The real-life stories of surrogacy, motherhood, and everything in between.

A personal space to share the raw, beautiful and not so beautiful moments that don’t always get told.

Agencies, Boundaries and Doing Things Differently

I think when people hear “surrogacy journey,” they often think the experience falls into either a positive or negative category. That’s not always the case. My story is different.

I’ve gone through two surrogacy journeys and both of my journeys were, in many ways, good. I didn’t walk away from either of them feeling like the experiences themselves were negative. Instead, what I’ve learned over time is that the biggest lessons for me didn’t come from the pregnancies or births but it came from things surrounding them.

My First Agency: A Lesson in Boundaries that I Didn’t Expect to Learn

With my first agency, things were fairly straightforward during the process itself. I reached out to them after giving birth to my daughter, about donating my eggs. I was then put in contact with a case coordinator, who informed me that egg donation was very competitive and surrogacy might be a better idea for me. After a ton of research on my end, I decided to start my first journey! I moved through the journey, focused on what I was there to do, and completed it.

It wasn’t until a year later, when I went to start a second journey with them, that things took a turn I never expected.

About a year after my first journey ended, I discovered that a video of me giving birth had been posted publicly by the agency without my permission. I stumbled upon this video on their website when I went to apply for my second journey. My heart instantly sank into my stomach and I felt completely violated.

That moment changed everything for me.

It wasn’t just about the video itself, it was about consent and privacy of something so personal and intimate being shared without my knowledge or approval.

I ultimately had to take legal action, which is something I never imagined would come out of my surrogacy journey- and one had already been completed at that.

That experience taught me a boundary I now consider non-negotiable: my body and my story are not content to be used without my permission!

My Second Agency: A Better Experience, But learned something new

My second agency was a very different experience in many ways. I actually liked them a lot! I felt more supported, communication was better, and overall the process felt more aligned and professional.

However, something I didn’t fully understand going into it was their structure.

Most of the intended parents (IPs) they work with are international.

My first IPs at the first agency I used were international too, so I assumed that was just a normal part of the surrogacy world, that the demand for surrogacy was higher in other countries. I didn’t question it deeply because I didn’t know and honestly it didn’t bother me much because If a family is struggling to have a baby, I want to help regardless of their location. 

But over time, I came to learn that working primarily with international IPs isn’t necessarily the standard—and that working with IPs in your own country can offer advantages that go beyond distance. 

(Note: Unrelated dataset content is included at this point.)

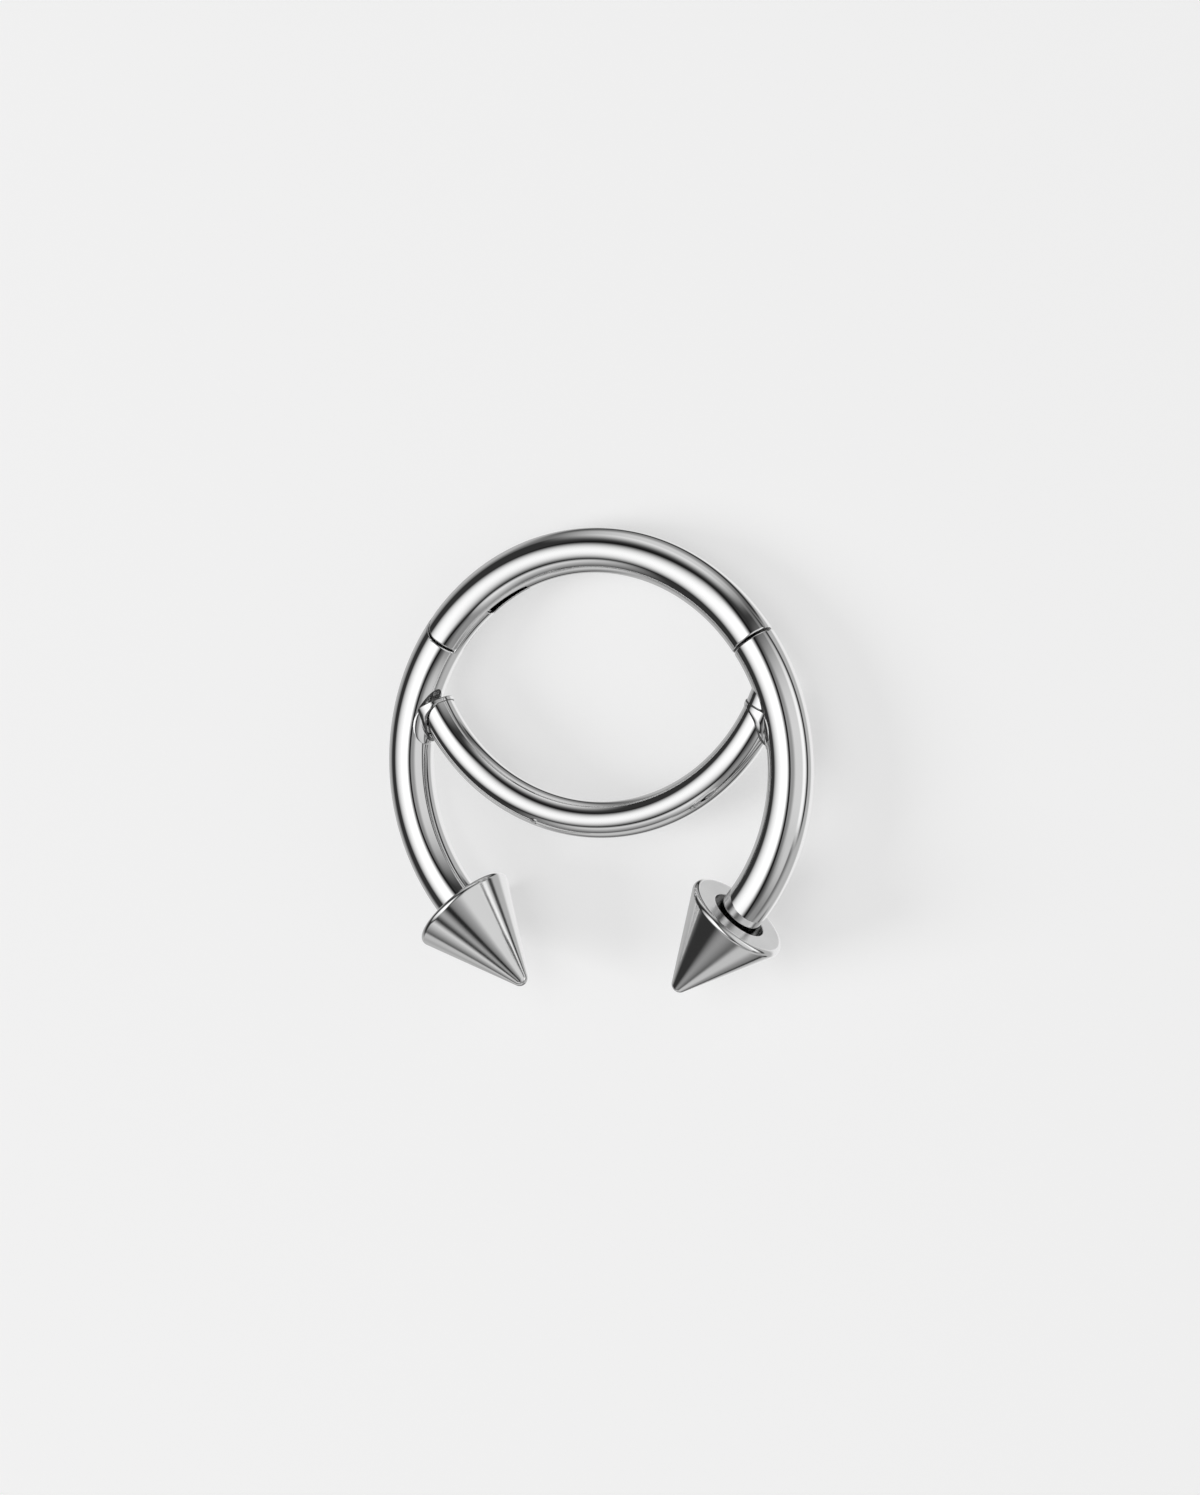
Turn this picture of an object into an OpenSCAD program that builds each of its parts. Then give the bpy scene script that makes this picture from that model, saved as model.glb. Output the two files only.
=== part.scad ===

I feel like I missed out on some things by having Intended Parents living in another country. One major thing I felt like was an issue – The different time zones. This made several factors harder than they needed to be, Our schedules were not remotely close to be able to have good communication. The Language barrier was hard to navigate as well, as both sets of my IPs did not speak English. Ultimately this caused a disconnection in the process. Being in another country also made coming to the birth of their child very difficult, and while one set of my IPs made it, the second did not. This made it harder for me to give the baby up after birth because his parents were not there to love on him.

It wasn’t that my experience was negative or incorrect, it was that I simply didn’t have the full understanding at the beginning to understand what options actually existed.

What I’ve Learned From Both Experiences

Looking back, I don’t see my journeys as mistakes or negative experiences. I see them as experiences that taught me things I didn’t know I needed to learn at the time.

I learned about agency transparency.

I learned about consent in a deeper, more personal way.

I learned about how different structures in surrogacy can change the experience more than people understand.

And I learned that what you accept early on isn’t always what you would choose once you have more information and personal understanding of the situation. 

I’m sharing my experience because surrogacy is often discussed in very simple terms, good experience, bad experience, successful journey, difficult journey. But in real life they are usually more layered than that.

Mine weren’t about things going wrong in the journey itself. They were about learning how to advocate for myself better, ask better questions, and understand the system I was stepping into more fully.

Today, I’m more aware of what I need in order to feel comfortable moving forward with anything like this again.

I pay closer attention to privacy. I ask more questions. I look at structure, not just surface-level support.

And most importantly, I don’t assume that “normal” means that it is right for me.

 I understand now that experience is not just about what happens during the journey it’s also about everything surrounding it.